Ileana Apostol

ileana

At present Ileana undertakes urban research informed by a lasting interest in the everyday life within the hybrid realm of contemporary cities. At ETH Zurich, she lectures urban sociology in the department of architecture. Ileana is trained in spatial planning (PhD USC Los Angeles, MSc University of Stuttgart, MU UAUIM Bucharest), urban design and architecture (BArch UAUIM Bucharest, ENSA Paris-Belleville).

Since she completed the doctoral studies in planning at USC Los Angeles with the dissertation The Production of Public Spaces: Design Dialectics and Pedagogy Ileana has been collaborating with Panayotis Antoniadis on a project that they named NetHood –networks over the neighborhood– and that more recently became the non-profit organization providing the institutional framework for their professional activities.

Some of the research topics dear to her heart are the lived space shaped by artistic interpretations, in which memories and emotional associations play critical roles; rhythmanalyses as a manner to interpret the perceived reality while reinstating the sensible in contemporary thought; exploring ways through which life in common may manifest in space; and the expression of its diversity by providing people the right to the city, in particular for the right to difference.


Blog: Stories from the city


- hybrid city realm
The possibility of parallel social activities in the digital space and physical settings creates a hybrid realm of urban life. For more details, refer to some of NetHood‘s recent publications.

- life in common
‘In common’ is where community resides… According to Jean-Luc Nancy (1991) “Community is given to us – or we are given and abandoned to the community: a gift to be renewed and communicated, it is not a work to be done or produced. But it is a task, which is different – an infinite task at the heart of finitude” (p.35).

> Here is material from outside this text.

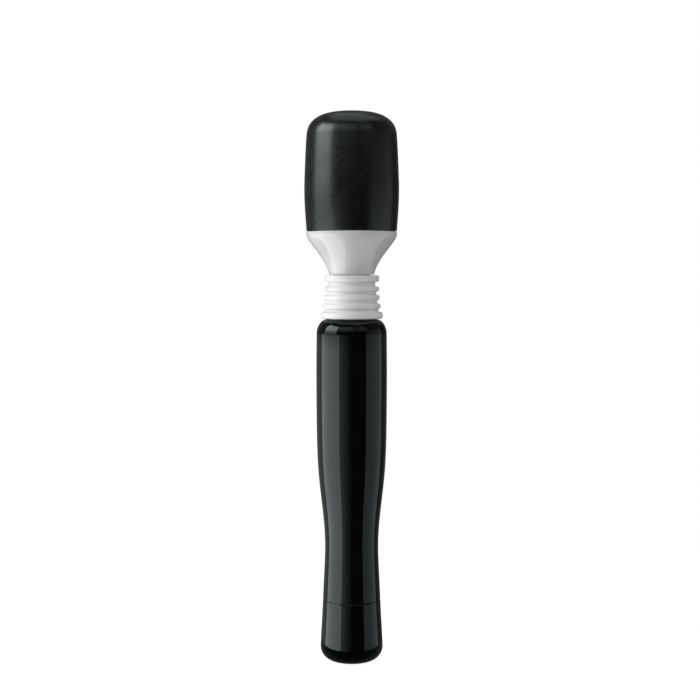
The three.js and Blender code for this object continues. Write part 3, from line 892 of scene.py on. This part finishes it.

- spatial manifestations of life in common
If considering community as a state of being, various forms of collective and grassroots organization may be seen as community instantiations, from the production of public goods like public infrastructures (spaces) and grassroots urban alternatives such as cooperative housing and living, to participatory processes reflecting on new possible spatialities and ways of living in cities.

- the right to difference
Creating differences is necessary to sustain life, and an alternative to abstract space is a world of difference capable to provide an opening to imagining and acting for new possible spatialities. The right to difference is a perpetual struggle necessary to generate living space. It may be understood in contrast to an abstract construct like the right of property.
  As a form of resistance to the homogenizing planetary urbanization, the right to the city formulation coined in 1968 by Henri Lefebvre has been used in the last five decades as a ubiquitous “cry” for the democratization of urban space. Lefebvre urged us to take seriously into consideration the political struggle for the right to the city, to renew urban society and to renovate centrality as an essential right, which means regrouping of differences in relation to each other.

- lived space
The lived space overlays physical space; it is the space of inhabitants, of ‘users’, of writers and artists, who experience it directly, filtering the experience through emotions, memories and symbolic meanings, shaping a world of organic relations born of real encounters. It is produced if allowing individuals to manifest their particular spatial experiences and urban aspirations, and through sensibility and imagination may be transformed in an attempt to appropriate it.

- the sensible
“The sensible? It is neither the apparent, nor the phenomenal, but the present.” (Lefebvre 2004, p.21). It is the direct experience of a realm that is accessed through the knowledge of the body and its non-rational soul, by both sensory and intellectual perception.

- rhythmanalyses
Henri Lefebvre made an attempt to develop a theory of rhythms, as he considered rhythms and everyday life the concrete modalities of social time: “Without claiming to change life, but by fully reinstating the sensible in consciousness and in thought, he [the rhythmanalyst] would accomplish a tiny part of the revolutionary transformation of this world and this society in decline. Without any declared political position.” (Lefebvre 2004, p.26). Rhythmanalysis was coined by Gaston Bachelard in The Psychoanalysis of Fire, (1964 [1949]); he borrowed the term from the 1930s Portuguese writer Lucio Alberto Pinheiro dos Santos.
  Rhythms are relative and enter into a perpetual interaction, thus rhythmanalyses are necessarily comparative. The waves on the sea surface is a physical example of rhythms’ complexity that extends from temporal elements to movement and memory, or to take an example from the urban life, the succession within rituals intervening in the daily time. There are linear rhythms defined by the repetition of the same phenomena that mostly belong to the modern life such as routines, successions, chronologies, predetermined encounters, a social and civil time. At the same time, there are cyclical rhythms that have a determined frequency and new beginnings similarly to the cosmic rhythms, among them are the seasonal changes, the succession of day and night, rituals, alternating manifestations of social organization and the like.